The easy reading is institutional critique: artist against host, artist against wall, demolition as exposure. It is the wrong frame. Palmer’s own statement says the wall is porous. She was not proposing to remove a sealed barrier. She was proposing to remove the structure through which the institution and the housing estate relate across one another. Without the wall there is no across. There is also no institution. Removing it would not produce contact between art and dwelling. It would erase the form contact takes.
An institution housed inside residential architecture survives by letting its front wall read as architecture, as something the building has rather than something the institution requires. A wall taken as given organizes a building without appearing as structure. Palmer’s proposal forced it to appear as the choice it is.
A Tale of A Tub occupies the former bathhouse and washhouse at the center of the Justus van Effencomplex, a social-housing estate built around collective use. Residents once came there to wash and launder. The institution now occupies that same architecture under another category of care, culture, and public use. The wall separates exhibition from residence, art from domestic life, institution from housing, but it also allows relation across that separation. It makes the institution possible inside a residential structure.
Removal could not happen, and the reasons were not incidental. The building has heritage status. The institution cannot exist without its front wall. The exhibition could not exist without the institution. Palmer also named the ethical problem herself: she is critical of aggressive territorial claims while temporarily occupying a site and proposing an act of forceful abstraction. The proposal could not execute as demolition. Because it could not execute, it could not become a transferable claim about other walls. It was trapped inside this institution, this housing estate, this protected building. A demolition that could be exported would become metaphor. This one could not.
What the proposal could not execute, it produced. Palmer wrote that the work was already underway: a consultation process had been set in motion, incorporating the curator and interested parties. The consultation was not preparation for the work. It was the form the work took when demolition could not happen. This was not participation as content, or consultation as outreach. It was the only register in which the proposed cut could execute.
The meetings were structured around architecture and heritage, the institution’s audience and community beyond the estate, and residents of the Justus van Effencomplex. Consultation mapped the three constituencies the wall mediates, replacing the cut by describing the relations the cut would undo.
Weiner made execution optional. Asher and Matta-Clark cut. Palmer removed both inherited models. There was no optional execution and no cut into the wall. There was, instead, a process: the curator Isabelle Sully, the residents of the complex, the institution’s staff, the artist herself, in conversation about a thing that would not happen. The conversation was the gesture’s executable form. Weiner declared. Asher cut. Palmer convened.
On the ground floor and below it, nine steel props ran floor to ceiling. They were the equipment of removal, the temporary supports used when a load-bearing wall is coming out. Here the wall had not come out. The building behaved as if demolition were imminent and then stopped there. The proposal put the institution into a provisional construction state without allowing demolition to arrive.

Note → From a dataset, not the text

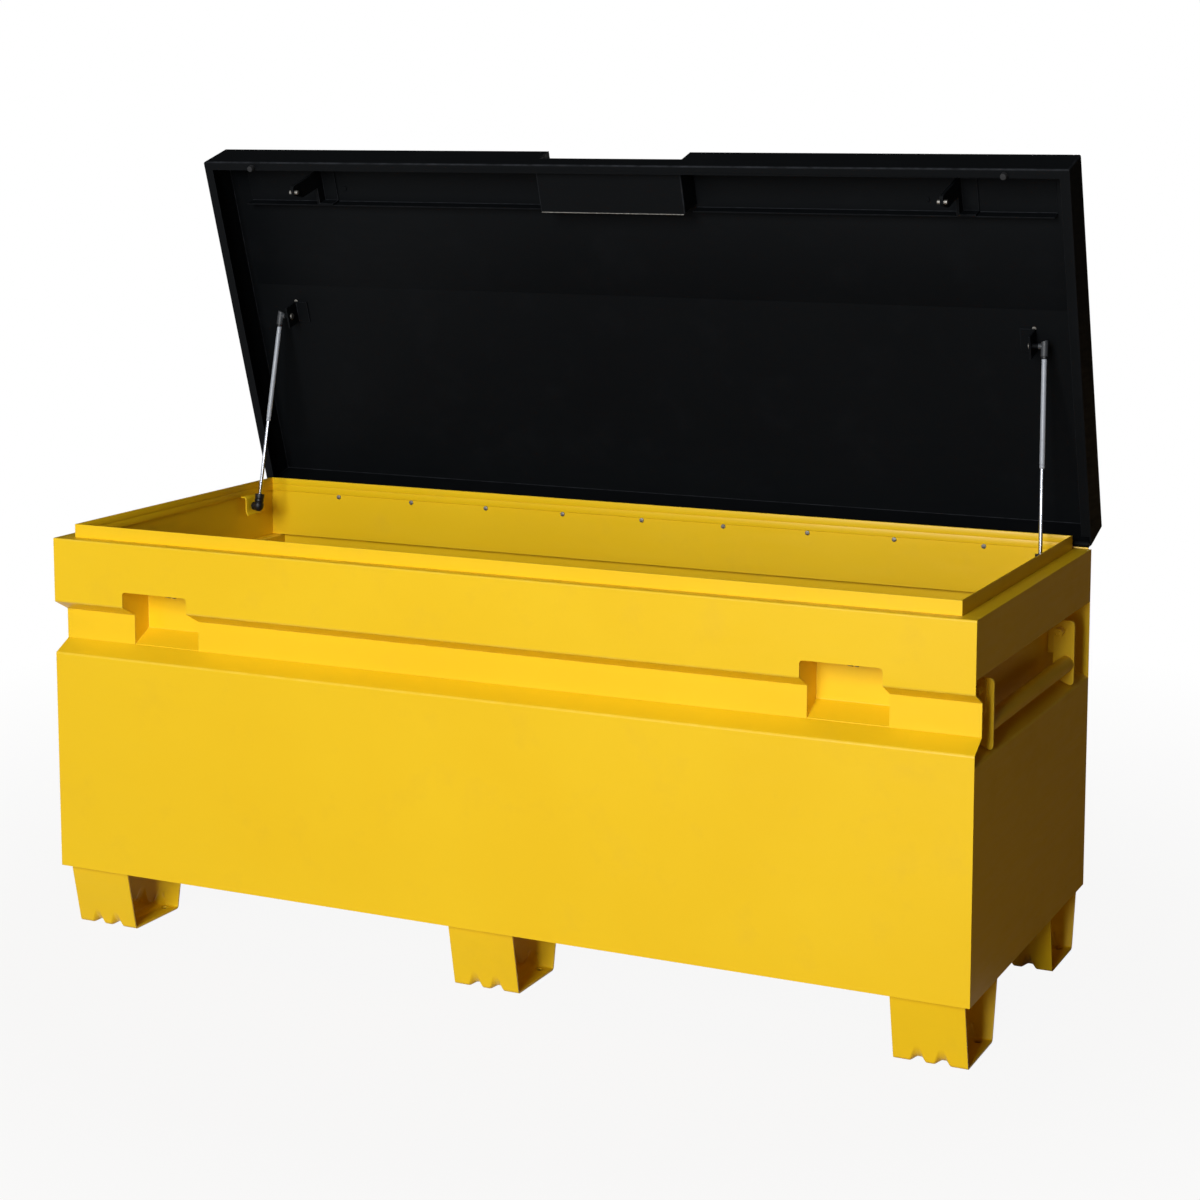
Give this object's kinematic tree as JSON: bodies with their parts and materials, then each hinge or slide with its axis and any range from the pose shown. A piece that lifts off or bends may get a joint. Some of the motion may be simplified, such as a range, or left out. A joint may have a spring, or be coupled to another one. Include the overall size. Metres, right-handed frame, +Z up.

The front doors lay flat on the floor, bracketed by props. A perforated metal screen had taken their place. The notice was mounted there. What stood between the institution and the housing estate was no longer simply a door but a screen with an instruction on it: Another Way Is Possible. The proposal had executed where the building could tolerate it: at the threshold, not at the wall.

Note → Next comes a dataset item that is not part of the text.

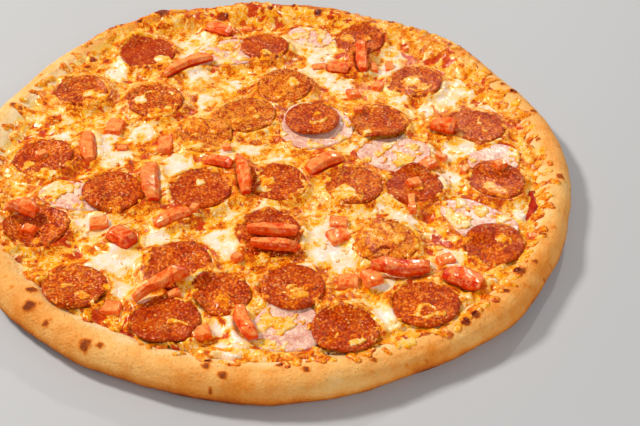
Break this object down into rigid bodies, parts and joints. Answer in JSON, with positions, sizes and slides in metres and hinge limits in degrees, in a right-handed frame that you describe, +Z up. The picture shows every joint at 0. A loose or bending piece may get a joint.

A locked glass-fronted noticeboard held documents under institutional seal. DEMOLITION / SLOOP gave the proposal the form of a demolition document. The signs belonged to the language of detour, closure, consultation, and route, the language a city uses when space is about to change. The proposal entered the languages that would normally precede action.
Three chairs faced out of the building, as if the institution had installed a posture of looking toward the estate. Drawings held door-shaped ghosts over ruled paper, openings sprayed into the space between lines. Some were mounted on boards from the institution’s own wood stock, so the host’s material held the work that proposed to alter it. A video recorded under Palmer’s desk sent the work downward, away from the public force of demolition and back to the underside of writing: knees, table, floor, the body below the sentence. The exhibition moved through basement, ground floor, and mezzanine, dispersing the unexecuted cut through the building.

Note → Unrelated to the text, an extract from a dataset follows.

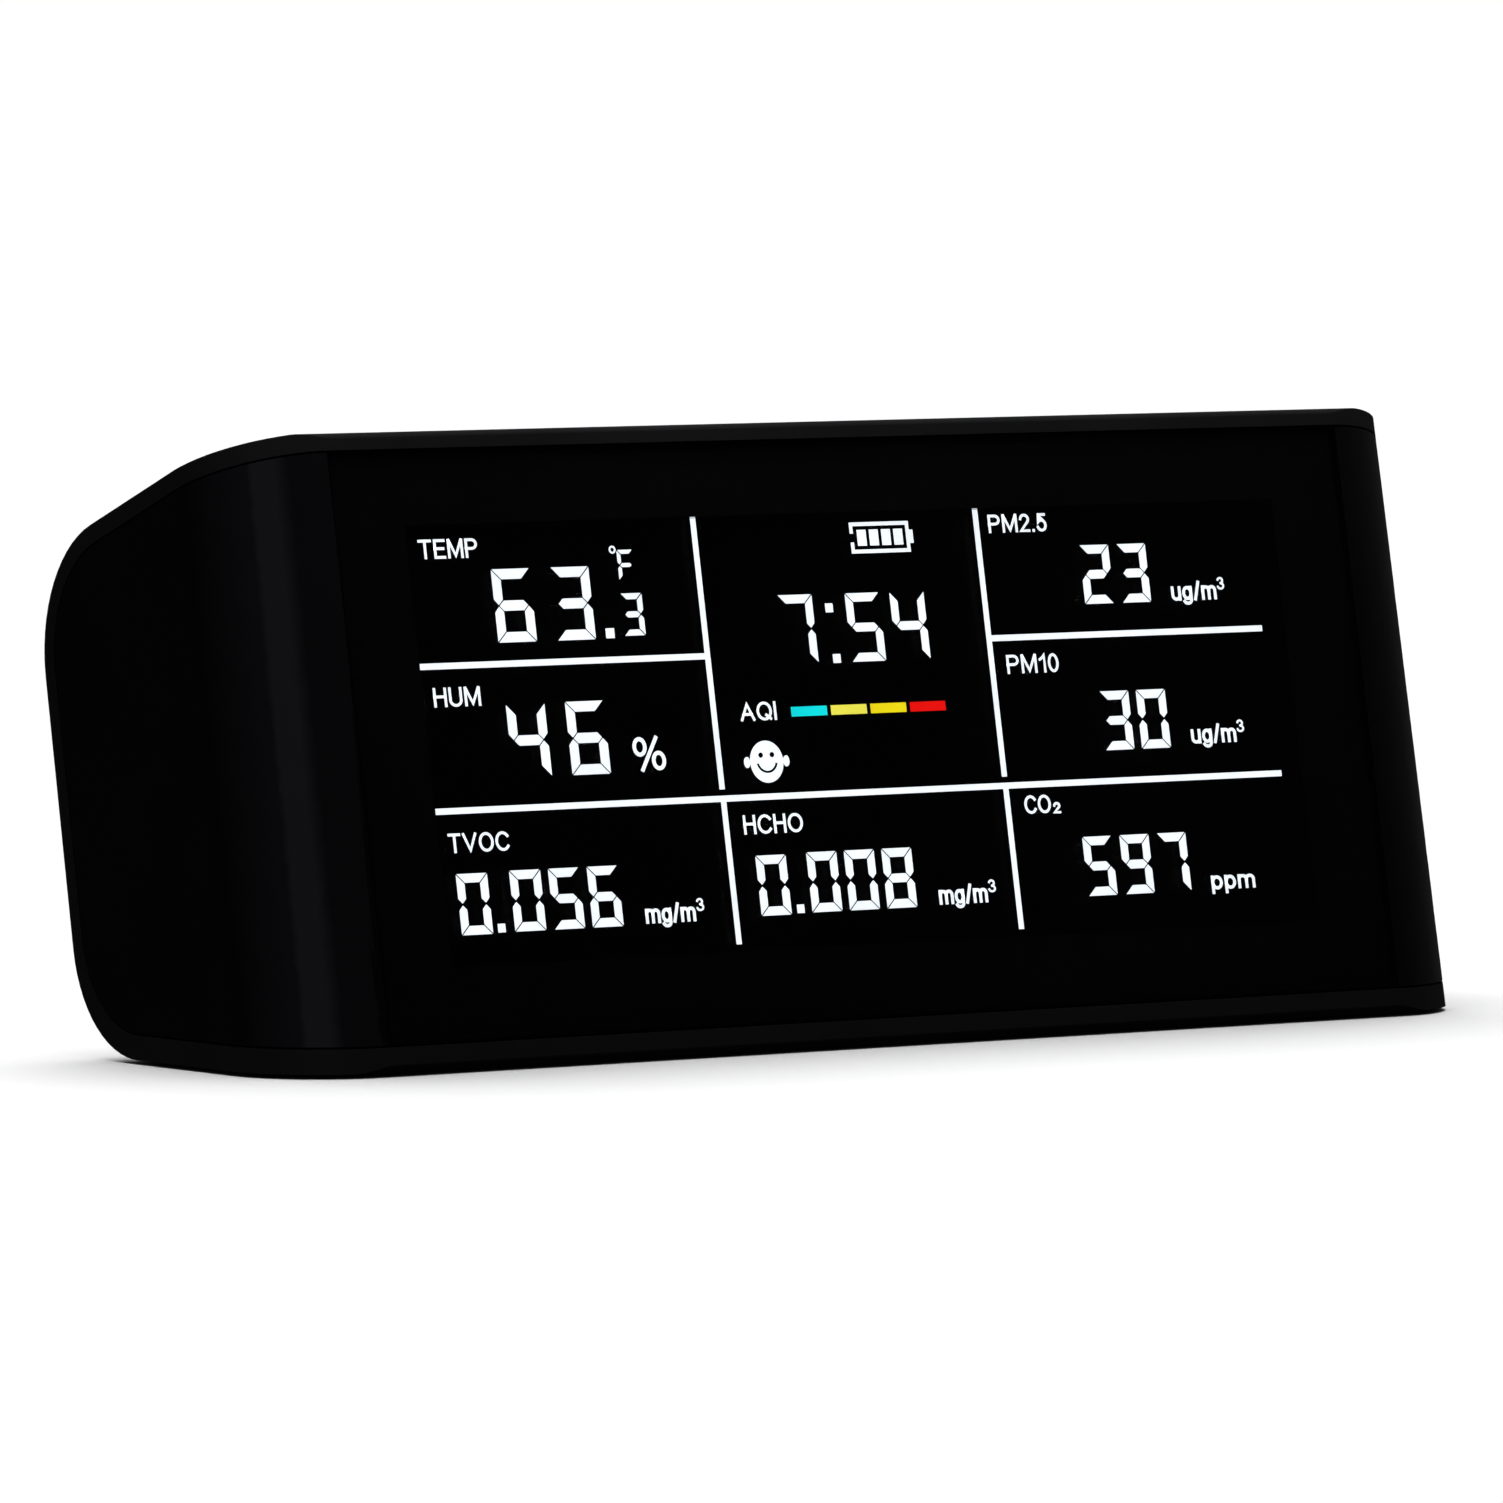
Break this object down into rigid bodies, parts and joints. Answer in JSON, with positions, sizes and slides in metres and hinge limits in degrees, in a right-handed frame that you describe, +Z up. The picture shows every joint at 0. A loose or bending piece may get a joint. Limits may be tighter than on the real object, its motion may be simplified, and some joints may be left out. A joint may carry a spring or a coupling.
{
  "type": "air quality monitor",
  "caption": "Desk air monitor: backward-leaning rounded shell, glossy wrapped front with a flat display lens, rear vents, push buttons and a charging port.",
  "frame": {"origin": "on the table under the middle of the body, level with the feet undersides", "axes": "+Z up, +X along the width towards the right of someone who reads the display, -Y towards that reader"},
  "size_m": [0.16, 0.0521, 0.0688],
  "materials": {
    "shell_black": "fine matte texture",
    "gloss_black": "polished",
    "lens_clear": "polished, smoked",
    "tape": "matte",
    "lcd_glass": "polished",
    "light_guide": "satin",
    "tray_plastic": "matte",
    "ribbon": "satin",
    "board": "solder mask",
    "chip": "matte",
    "socket_plastic": "matte",
    "battery_wrap": "foil",
    "foam": "open foam",
    "wire": "satin",
    "co2_can": "gold flash",
    "gas_cell": "matte",
    "steel": "satin",
    "white_plastic": "matte",
    "buzzer_plastic": "satin",
    "sensor_metal": "anodised",
    "brass": "satin",
    "fan_plastic": "satin",
    "dust_cloth": "fine mesh",
    "switch_metal": "satin",
    "screw_black": "black oxide",
    "rubber": "matte",
    "button_black": "satin"
  },
  "bodies": {
    "case": {"housing": "shell_black", "front_bezel": "gloss_black", "lens": "lens_clear", "lens_tape": "tape", "lcd_panel": "lcd_glass", "backlight": "light_guide", "display_tray": "tray_plastic", "display_ribbon": "ribbon", "main_board": "board", "board_chips": "chip", "board_sockets": "socket_plastic", "battery": "battery_wrap", "battery_pad": "foam", "battery_lead": "wire", "co2_sensor": "co2_can", "formaldehyde_sensor": "gas_cell", "voc_sensor": "steel", "climate_sensor": "white_plastic", "buzzer": "buzzer_plastic", "sensor_case": "sensor_metal", "sensor_lid": "sensor_metal", "sensor_board": "board", "scatter_chamber": "tray_plastic", "laser_module": "brass", "sensor_pad": "foam", "sensor_link": "ribbon", "fan_motor": "steel", "vent_mesh": "dust_cloth", "button_switches": "switch_metal", "io_board": "board", "usb_port": "steel", "link_ribbon": "ribbon", "link_socket": "socket_plastic", "case_screws": "screw_black", "board_screws": "steel", "sensor_screws": "steel", "rubber_feet": "rubber"},
    "down_button": {"down_button": "button_black"},
    "up_button": {"up_button": "button_black"},
    "mode_button": {"mode_button": "button_black"},
    "power_button": {"power_button": "button_black"},
    "fan": {"fan_rotor": "fan_plastic"}
  },
  "joints": [
    {"name": "down_press", "type": "slide", "parent": "case", "child": "down_button", "axis": [0, -0.9816, 0.1908], "range_m": [0, 0.0005], "stiffness_N_per_m": 500, "springref_m": -0.0005},
    {"name": "up_press", "type": "slide", "parent": "case", "child": "up_button", "axis": [0, -0.9816, 0.1908], "range_m": [0, 0.0005], "stiffness_N_per_m": 500, "springref_m": -0.0005},
    {"name": "mode_press", "type": "slide", "parent": "case", "child": "mode_button", "axis": [0, -0.9816, 0.1908], "range_m": [0, 0.0005], "stiffness_N_per_m": 500, "springref_m": -0.0005},
    {"name": "power_press", "type": "slide", "parent": "case", "child": "power_button", "axis": [0, -0.9816, 0.1908], "range_m": [0, 0.0005], "stiffness_N_per_m": 500, "springref_m": -0.0005},
    {"name": "fan_spin", "type": "hinge", "parent": "case", "child": "fan", "pos_m": [-0.028, 0.01154, 0.0281], "axis": [0, 0.9833, -0.1822], "continuous": true}
  ]
}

Upstairs, the café facilities had been relocated from the ground floor, and the reading space spanned the entire mezzanine. A short story, set out in stapled A4 sets in English and Dutch, followed a protagonist composing Notes Towards a Paranoid Construction. The title pointed toward a structure assembled from suggestion, relation, and suspicion. The proposal made the institution, residents, heritage status, consultation, notices, props, doors, drawings, and architecture readable as one structure. The show’s most explicit object, sitting on the mezzanine in the form of a story, described its own procedure.
Palmer has long made work from structures around absence. End Matter, her 2015 Artangel commission on the Isle of Portland, was built from appendices, postscripts, maps, indexes, and other apparatus around a missing body of text. The Touch Report, her 2024 National Gallery project, replaced paintings with a reading room and a book. In the earlier works, absence was the condition Palmer wrote around. In Rotterdam, non-removal was the condition the work produced from. The wall was not missing, and it could not be made missing. The writing did not compensate for absence. It produced visibility around something that had to remain.
When the exhibition closed on May 24, the bathhouse still stood, the housing estate around it still stood, and the wall between them still held. None of those facts had changed. What changed was that the wall, for a few months, had been forced to appear as a wall.
The wall remains. Its neutrality does not.